Directions: Quote every line from the top of the listing down to and including the line that contains "light tent: soft".

Provided data:

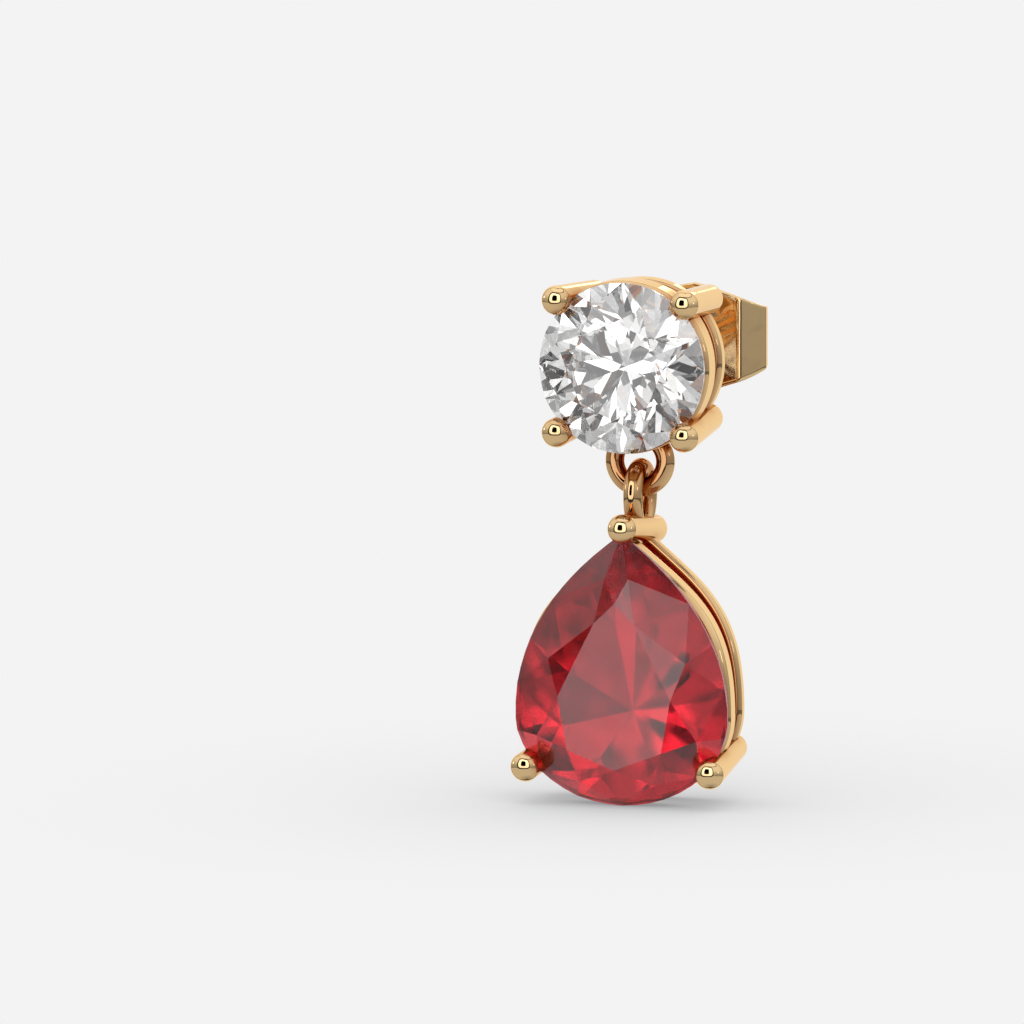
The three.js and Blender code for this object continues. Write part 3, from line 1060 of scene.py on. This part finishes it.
@dataclass(frozen=True)
class Studio:
    """A pale light tent: soft walls, a darker floor and a bright box with a dark opening."""

    backdrop: float = 0.896
    floor: float = 0.6
    floor_below: float = 0.33
    low_wall: float = 0.38
    high_wall: float = 0.85
    ceiling: float = 1.05
    glitter_scale: float = 6.0
    glitter_least: float = 0.55
    glitter_most: float = 1.35
    # Where the brightness changes: the elevation and half the width of the change, in degrees
    below_edge: tuple[float, float] = (-70, 20)
    floor_edge: tuple[float, float] = (-9.5, 0.8)
    wall_edge: tuple[float, float] = (12, 18)
    ceiling_edge: tuple[float, float] = (56, 3)
    disc_radius: float = 0.2
    disc_sides: int = 96
    disc_gap: float = 0.00002
    shadow_reach: float = 0.022
    shadow_samples: int = 32
    shadow_color: Color = (0.3, 0.3, 0.305, 1)
    windows: tuple[LightWindow, ...] = (
        LightWindow(0, -9.5, 400, 1.5, 0.16),
        LightWindow(180, 20, 46, 120, 0.12),
        LightWindow(180, 10, 39, 70, 1.08, 0.85),
        LightWindow(58, 54, 90, 2.5, 0.2),
        LightWindow(-27, 17, 43, 35, 0.05),
        LightWindow(-25.5, 16.5, 35, 27.5, 2.2, 1.4),
        LightWindow(-28, 16, 16, 17, 0.0),
        LightWindow(58, 12, 3, 3, 3.0),
        LightWindow(166, 14, 4, 4, 3.0),
        LightWindow(-112, 8, 4, 4, 3.0),
    )

    def light(self) -> None:
        """Makes the world: walls and floor by elevation, then the windows, then the stones' glitter."""
        world = bpy.data.worlds.new("light_tent")
        bpy.context.scene.world = world
        graph = Graph.of(world)
        turn = graph.node("VectorRotate")
        turn.rotation_type = "Z_AXIS"
        graph.link(graph.node("TexCoord").outputs["Generated"], turn.inputs["Vector"])
        turn.inputs["Angle"].default_value = -math.radians(CAMERA_AZIMUTH)
        split = graph.node("SeparateXYZ")
        graph.link(turn.outputs[0], split.inputs[0])
        x, y, z = split.outputs
        azimuth = graph.math("DEGREES", graph.math("ARCTAN2", x, graph.math("MULTIPLY", y, -1)))
        elevation = graph.math("DEGREES", graph.math("ARCSINE", z))
        wall = graph.ramp(graph.step(elevation, *self.wall_edge), self.low_wall, self.high_wall)
        wall = graph.mix_value(graph.step(elevation, *self.ceiling_edge), wall, self.ceiling)
        ground = graph.ramp(graph.step(elevation, *self.below_edge), self.floor_below, self.floor)
        light = graph.mix_value(graph.step(elevation, *self.floor_edge), ground, wall)
        for window in self.windows:
            light = self.with_window(graph, light, window, azimuth, elevation)
        path = graph.node("LightPath")
        light = self.with_glitter(graph, light, path.outputs["Transmission Depth"])
        seen = graph.math("MULTIPLY", path.outputs["Is Camera Ray"], self.backdrop)
        hidden = graph.math("MULTIPLY", graph.math("SUBTRACT", 1, path.outputs["Is Camera Ray"]), light)
        background = graph.node("Background")
        graph.link(graph.math("ADD", seen, hidden), background.inputs["Strength"])
        background.inputs["Color"].default_value = (1, 1, 1, 1)
        output = graph.node("OutputWorld")
        graph.link(background.outputs[0], output.inputs["Surface"])

    def with_window(
        self,
        graph: Graph,
        light: bpy.types.NodeSocket,
        window: LightWindow,
        azimuth: bpy.types.NodeSocket,
        elevation: bpy.types.NodeSocket,
    ) -> bpy.types.NodeSocket:
        """Lays one window over the light so far: its mask falls where across ** 4 + rise ** 4 passes one.

        Args:
            graph: the world's tree.
            light: the light so far.
            window: the window to add.
            azimuth: the direction's azimuth in degrees.
            elevation: the direction's elevation in degrees.

        Returns:
            The light with the window in it.
        """
        offset = graph.math("SUBTRACT", azimuth, window.azimuth)
        offset = graph.math("WRAP", offset, 180.0, -180.0)
        across = graph.math("DIVIDE", offset, window.half_width)
        across = graph.math("POWER", graph.math("ABSOLUTE", across), 4.0)
        rise = graph.math("DIVIDE", graph.math("SUBTRACT", elevation, window.elevation), window.half_height)
        rise = graph.math("POWER", graph.math("ABSOLUTE", rise), 4.0)
        outside = graph.step(graph.math("ADD", across, rise), 1.0, window.soft)
        mask = graph.math("SUBTRACT", 1.0, outside)
        foot = window.strength if window.foot_strength is None else window.foot_strength
        rising = graph.step(elevation, window.elevation, window.half_height)
        strength = graph.ramp(rising, foot, window.strength)
        kept = graph.math("MULTIPLY", light, graph.math("SUBTRACT", 1.0, mask))
        return graph.math("ADD", kept, graph.math("MULTIPLY", mask, strength))

    def with_glitter(
        self, graph: Graph, light: bpy.types.NodeSocket, depth: bpy.types.NodeSocket
    ) -> bpy.types.NodeSocket:
        """Breaks the light that leaves a stone into cells of different brightness, as a full room would.

        Args:
            graph: the world's tree.
            light: the light so far.
            depth: how many stone faces the ray has passed.

        Returns:
            The light, broken up for rays that come out of a stone.
        """
        cells = graph.node("TexVoronoi")
        graph.link(graph.node("TexCoord").outputs["Generated"], cells.inputs["Vector"])
        cells.inputs["Scale"].default_value = self.glitter_scale
        chance = graph.node("SeparateColor")
        graph.link(cells.outputs["Color"], chance.inputs[0])
        share = graph.ramp(graph.step(chance.outputs[0], 0.5, 0.4), self.glitter_least, self.glitter_most)
        broken = graph.math("MULTIPLY", light, share)
        inside = graph.math("GREATER_THAN", depth, 0.5)
        kept = graph.math("MULTIPLY", light, graph.math("SUBTRACT", 1.0, inside))
        return graph.math("ADD", kept, graph.math("MULTIPLY", broken, inside))

    def ground(self) -> None:
        """The pale floor: a disc just under the drop, darker where the earring hides the light from it."""
        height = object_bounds()[0].z - self.disc_gap
        rim = np.insert(circle(self.disc_radius, self.disc_sides), 2, height, axis=1)
        mesh = bpy.data.meshes.new("floor")
        mesh.from_pydata(rim, [], [list(range(self.disc_sides))])
        pale = bpy.data.materials.new("pale_floor")
        graph = Graph.of(pale)
        open_sky = graph.openness(self.shadow_reach, self.shadow_samples)
        shade = graph.mix(open_sky, self.shadow_color, (1, 1, 1, 1))
        glow = graph.node("Emission")
        graph.link(shade, glow.inputs["Color"])
        glow.inputs["Strength"].default_value = self.backdrop
        output = graph.node("OutputMaterial")
        graph.link(glow.outputs[0], output.inputs["Surface"])
        mesh.materials.append(pale)
        floor = bpy.data.objects.new("floor", mesh)
        bpy.context.scene.collection.objects.link(floor)
        for kind in ("diffuse", "glossy", "transmission", "shadow"):
            setattr(floor, f"visible_{kind}", False)
        floor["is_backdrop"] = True


@dataclass(frozen=True)
class PhotoCamera:
    """The camera at the photograph's angle, far off with a long lens."""

    frame_px: float = 1024
    focal_px: float = 30000
    px_per_mm: float = 27.42
    sensor: float = 36
    aim_right: float = -4.01
    aim_up: float = -5.244

    def place(self) -> None:
        """Makes the camera, aimed so that the earring sits where it does in the photograph."""
        a, e = math.radians(CAMERA_AZIMUTH), math.radians(CAMERA_ELEVATION)
        right = Vector((math.cos(a), math.sin(a), 0))
        back = Vector((math.sin(a) * math.cos(e), -math.cos(a) * math.cos(e), math.sin(e)))
        up = back.cross(right)
        aim = Vector((0, GIRDLE_Y, 0)) + right * self.aim_right + up * self.aim_up
        camera = bpy.data.cameras.new("camera")
        camera.sensor_width = self.sensor
        camera.lens = self.focal_px / self.frame_px * self.sensor
        camera.clip_start, camera.clip_end = 0.001, 10
        item = bpy.data.objects.new("camera", camera)
        bpy.context.scene.collection.objects.link(item)
        item.location = (aim + back * self.focal_px / self.px_per_mm) * MM
        item.rotation_mode = "QUATERNION"
        item.rotation_quaternion = (-back).to_track_quat("-Z", "Y")
        bpy.context.scene.camera = item


CLEAR_STONE = Gem(
    name="clear_stone",
    color=(1, 1, 1, 1),
    veil=(0.985, 0.985, 0.98, 1),
    ior=2.417,
    roughness=0.0,
    haze=0.0,
    coat=0.0,
    cloud_scale=500,
)
RED_STONE = Gem(
    name="red_stone",
    color=(0.64, 0.011, 0.026, 1),
    veil=(0.54, 0.009, 0.02, 1),
    ior=1.77,
    roughness=0.11,
    haze=0.16,
    coat=0.2,
    cloud_scale=420,
)


def dress_stones() -> None:
    """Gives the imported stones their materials."""
    for node, gem in (("round_stone", CLEAR_STONE), ("pear_stone", RED_STONE)):
        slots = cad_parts[node].data.materials
        slots.clear()
        slots.append(gem.material())
        log.info("%s: %s", node, gem.name)


def light_paths() -> None:
    """Lets light bounce often enough inside the stones, and shows colours without a film curve."""
    scene = bpy.context.scene
    scene.view_settings.view_transform = "Standard"
    cycles = scene.cycles
    cycles.max_bounces = 24
    cycles.transmission_bounces = 24
    cycles.glossy_bounces = 12


def main() -> None:
    """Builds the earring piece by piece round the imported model."""
    logging.basicConfig(level=logging.INFO, format="%(name)s: %(message)s")
    PhotoCamera().place()
    studio = Studio()
    studio.light()
    studio.ground()
    light_paths()
    gold = Polish().material()
    for part in (Stud(), Drop(), FrictionBack()):
        part.build(gold)
    dress_stones()


if __name__ == "__main__":
    main()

Problem solution:
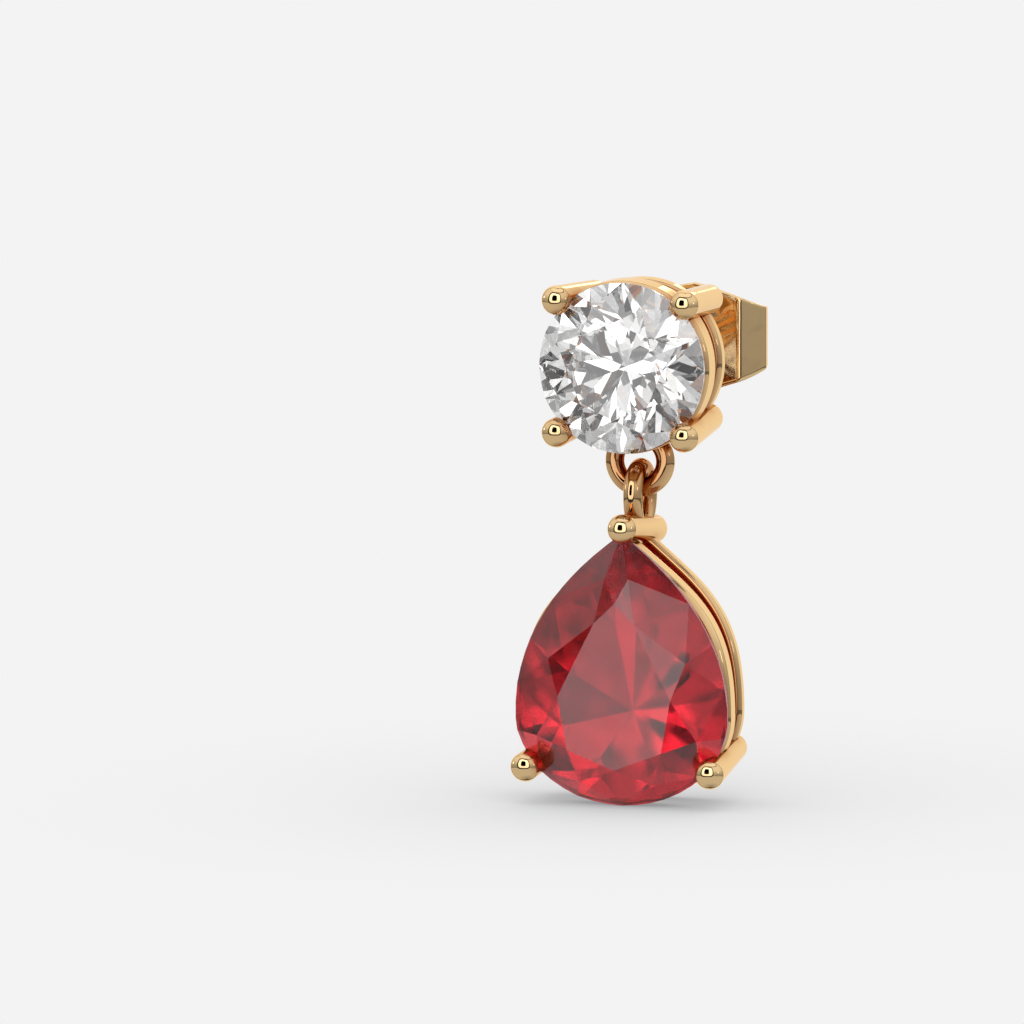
The three.js and Blender code for this object continues. Write part 3, from line 1060 of scene.py on. This part finishes it.
@dataclass(frozen=True)
class Studio:
    """A pale light tent: soft walls, a darker floor and a bright box with a dark opening."""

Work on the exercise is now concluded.